======== Records for this exercise
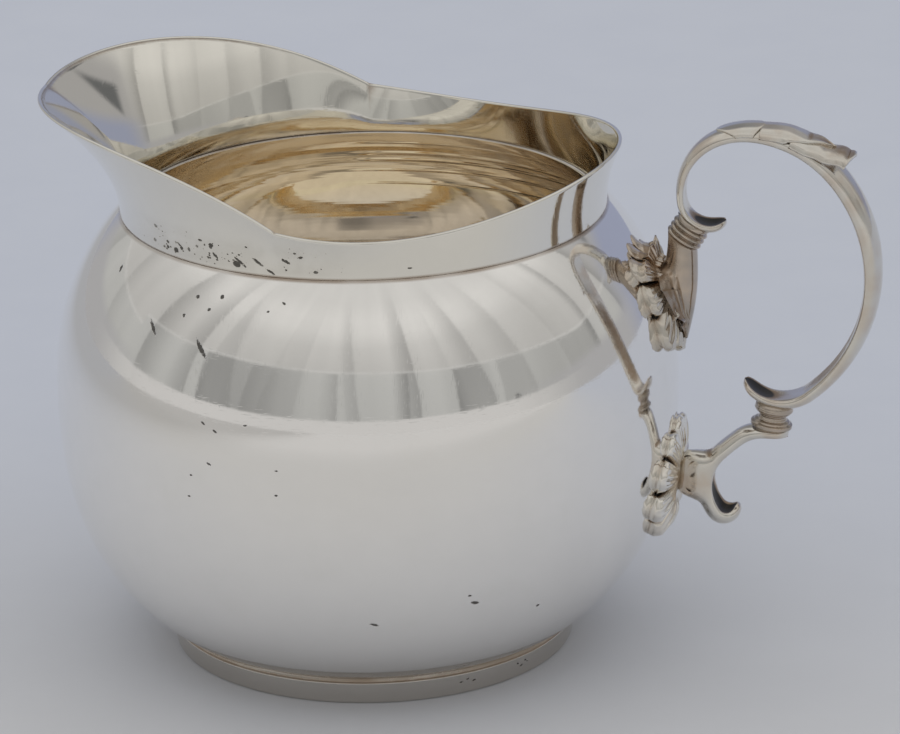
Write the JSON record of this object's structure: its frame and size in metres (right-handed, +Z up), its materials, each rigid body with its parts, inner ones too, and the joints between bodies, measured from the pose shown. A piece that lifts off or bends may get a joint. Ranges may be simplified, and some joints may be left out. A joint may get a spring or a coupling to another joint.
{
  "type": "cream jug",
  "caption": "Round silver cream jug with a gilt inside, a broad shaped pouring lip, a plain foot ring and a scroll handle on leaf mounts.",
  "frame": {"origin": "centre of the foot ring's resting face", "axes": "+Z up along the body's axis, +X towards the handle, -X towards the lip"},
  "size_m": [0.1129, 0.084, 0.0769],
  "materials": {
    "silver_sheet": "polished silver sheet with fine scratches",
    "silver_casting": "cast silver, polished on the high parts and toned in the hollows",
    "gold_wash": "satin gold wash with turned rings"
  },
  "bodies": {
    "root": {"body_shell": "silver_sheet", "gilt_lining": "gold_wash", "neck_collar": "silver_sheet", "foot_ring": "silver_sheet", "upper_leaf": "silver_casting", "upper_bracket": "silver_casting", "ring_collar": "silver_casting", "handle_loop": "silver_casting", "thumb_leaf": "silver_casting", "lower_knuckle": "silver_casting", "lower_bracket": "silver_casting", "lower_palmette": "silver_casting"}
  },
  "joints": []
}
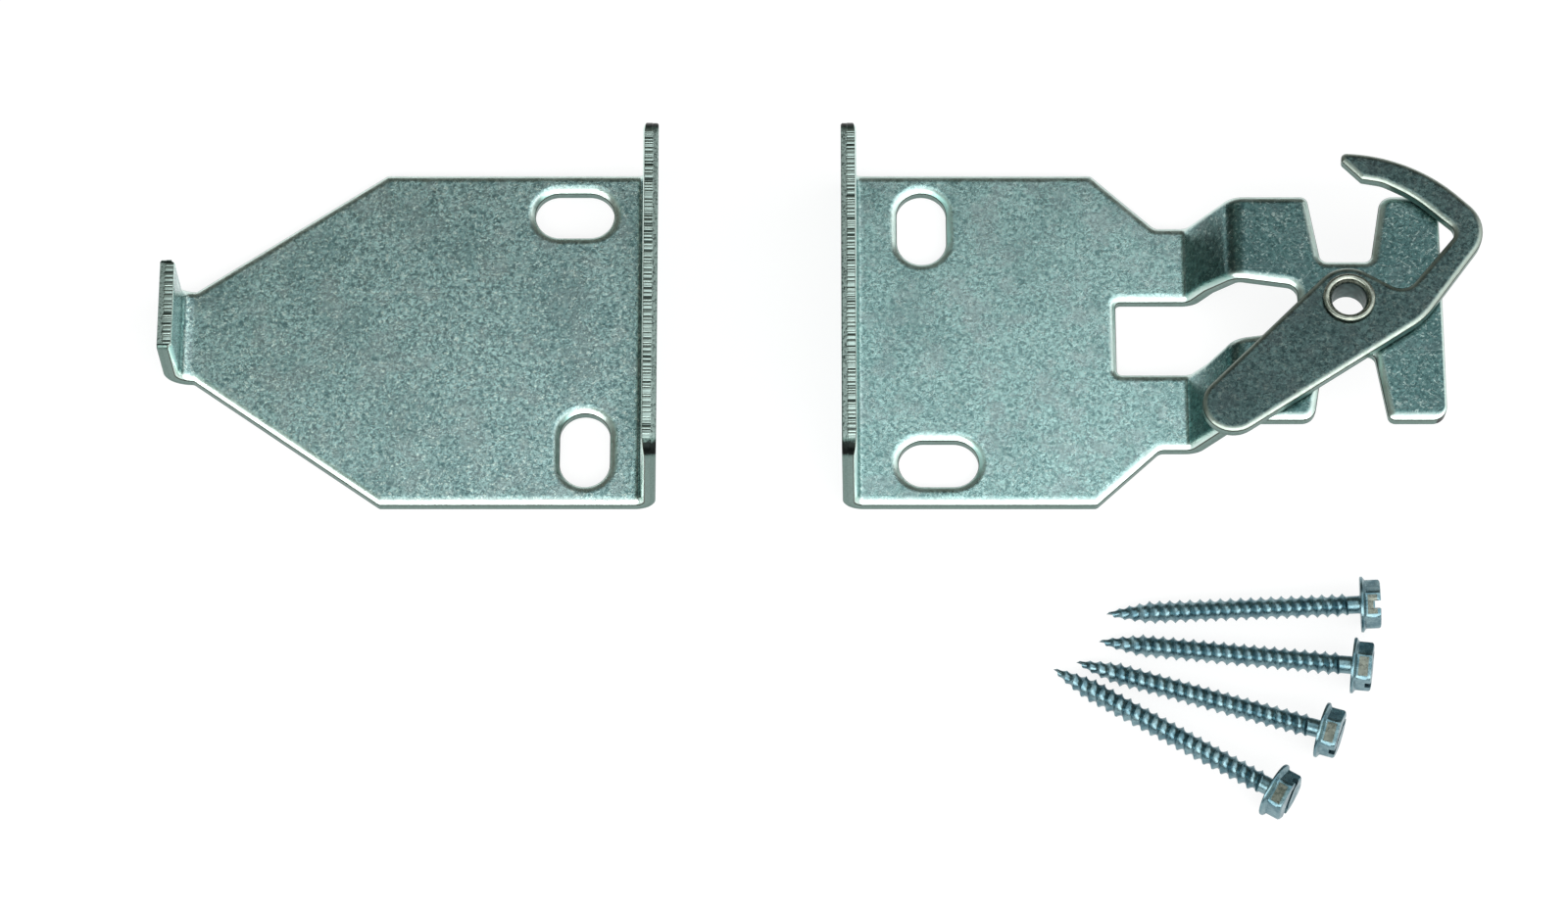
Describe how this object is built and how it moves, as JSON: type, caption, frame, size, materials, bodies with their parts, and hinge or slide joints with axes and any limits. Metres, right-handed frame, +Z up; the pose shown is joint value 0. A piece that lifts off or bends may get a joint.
================
Output all of the material, please, exactly as it stands.

> Answer below:
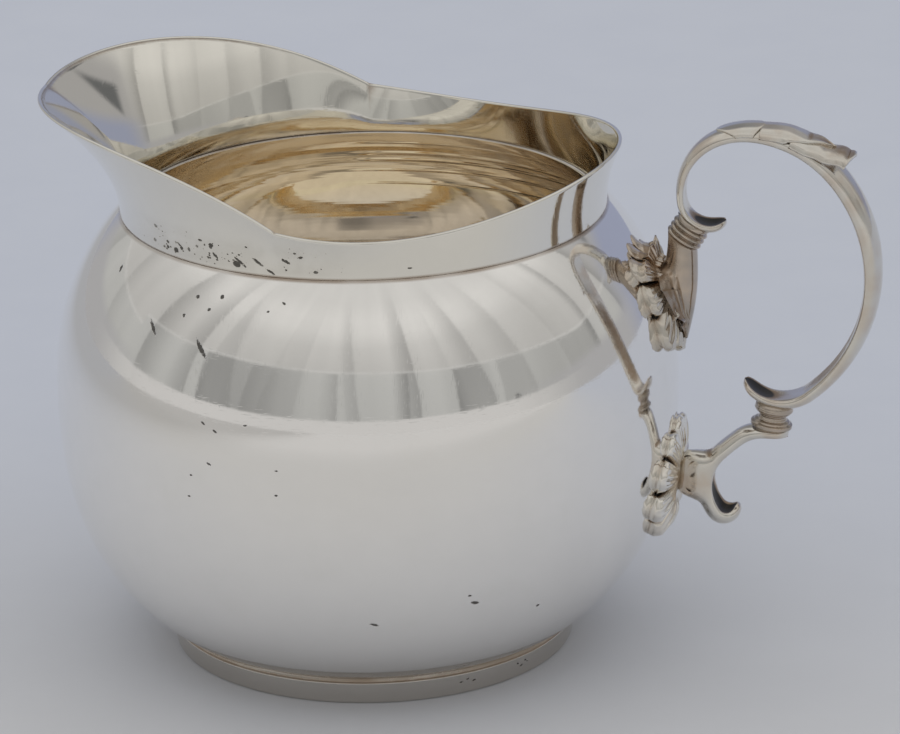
Write the JSON record of this object's structure: its frame and size in metres (right-handed, +Z up), its materials, each rigid body with its parts, inner ones too, and the joints between bodies, measured from the pose shown. A piece that lifts off or bends may get a joint. Ranges may be simplified, and some joints may be left out. A joint may get a spring or a coupling to another joint.
{
  "type": "cream jug",
  "caption": "Round silver cream jug with a gilt inside, a broad shaped pouring lip, a plain foot ring and a scroll handle on leaf mounts.",
  "frame": {"origin": "centre of the foot ring's resting face", "axes": "+Z up along the body's axis, +X towards the handle, -X towards the lip"},
  "size_m": [0.1129, 0.084, 0.0769],
  "materials": {
    "silver_sheet": "polished silver sheet with fine scratches",
    "silver_casting": "cast silver, polished on the high parts and toned in the hollows",
    "gold_wash": "satin gold wash with turned rings"
  },
  "bodies": {
    "root": {"body_shell": "silver_sheet", "gilt_lining": "gold_wash", "neck_collar": "silver_sheet", "foot_ring": "silver_sheet", "upper_leaf": "silver_casting", "upper_bracket": "silver_casting", "ring_collar": "silver_casting", "handle_loop": "silver_casting", "thumb_leaf": "silver_casting", "lower_knuckle": "silver_casting", "lower_bracket": "silver_casting", "lower_palmette": "silver_casting"}
  },
  "joints": []
}
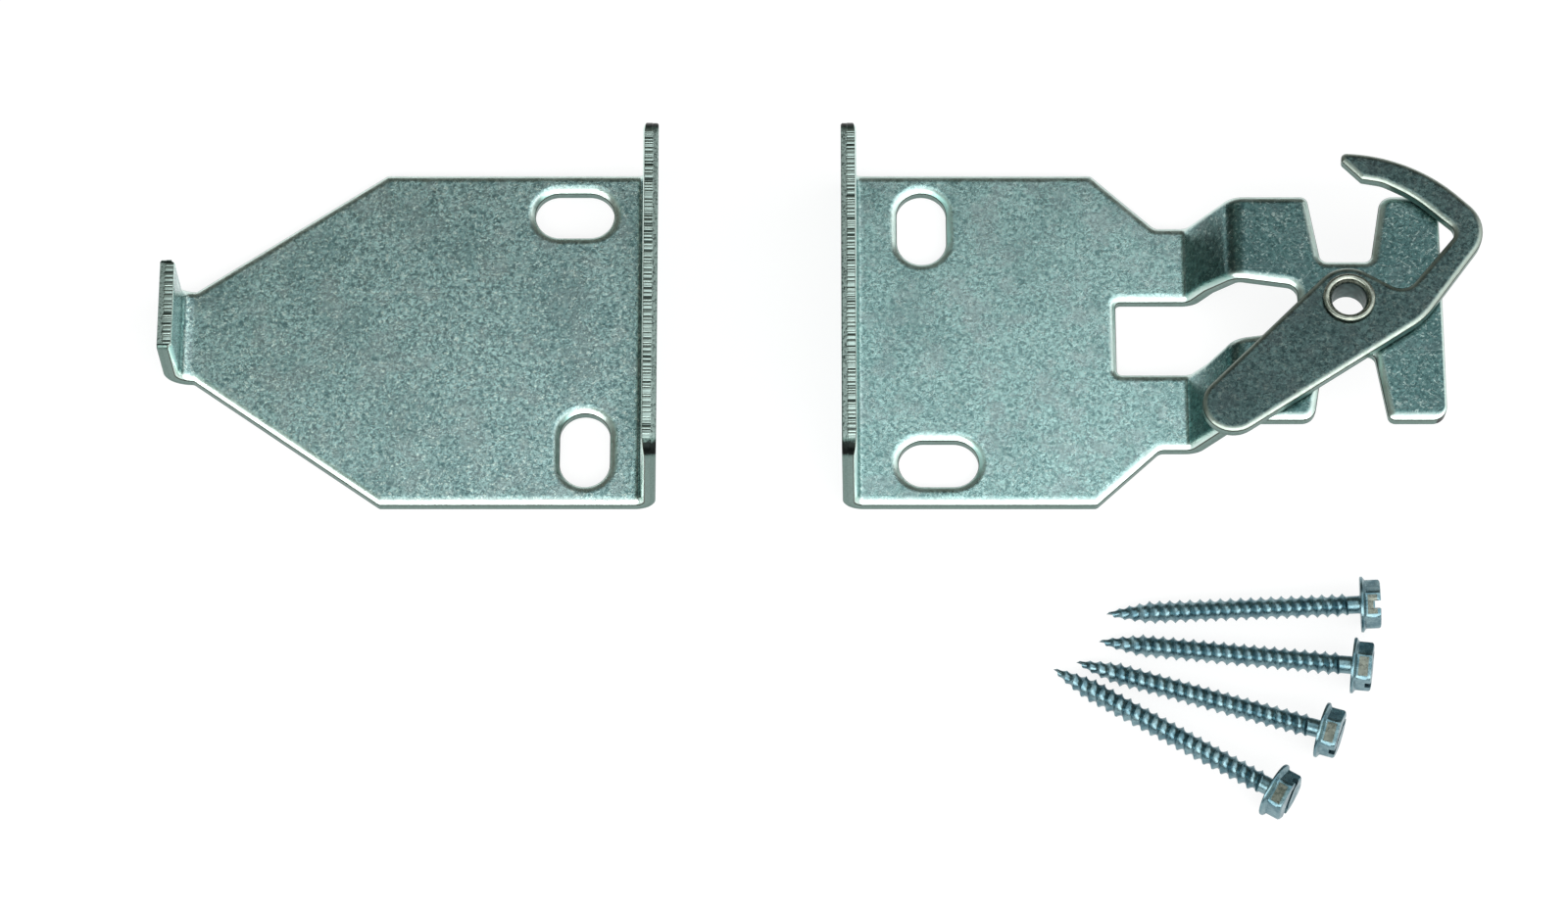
Describe how this object is built and how it moves, as JSON: type, caption, frame, size, materials, bodies with their parts, and hinge or slide joints with axes and any limits. Metres, right-handed frame, +Z up; the pose shown is joint value 0. A piece that lifts off or bends may get a joint.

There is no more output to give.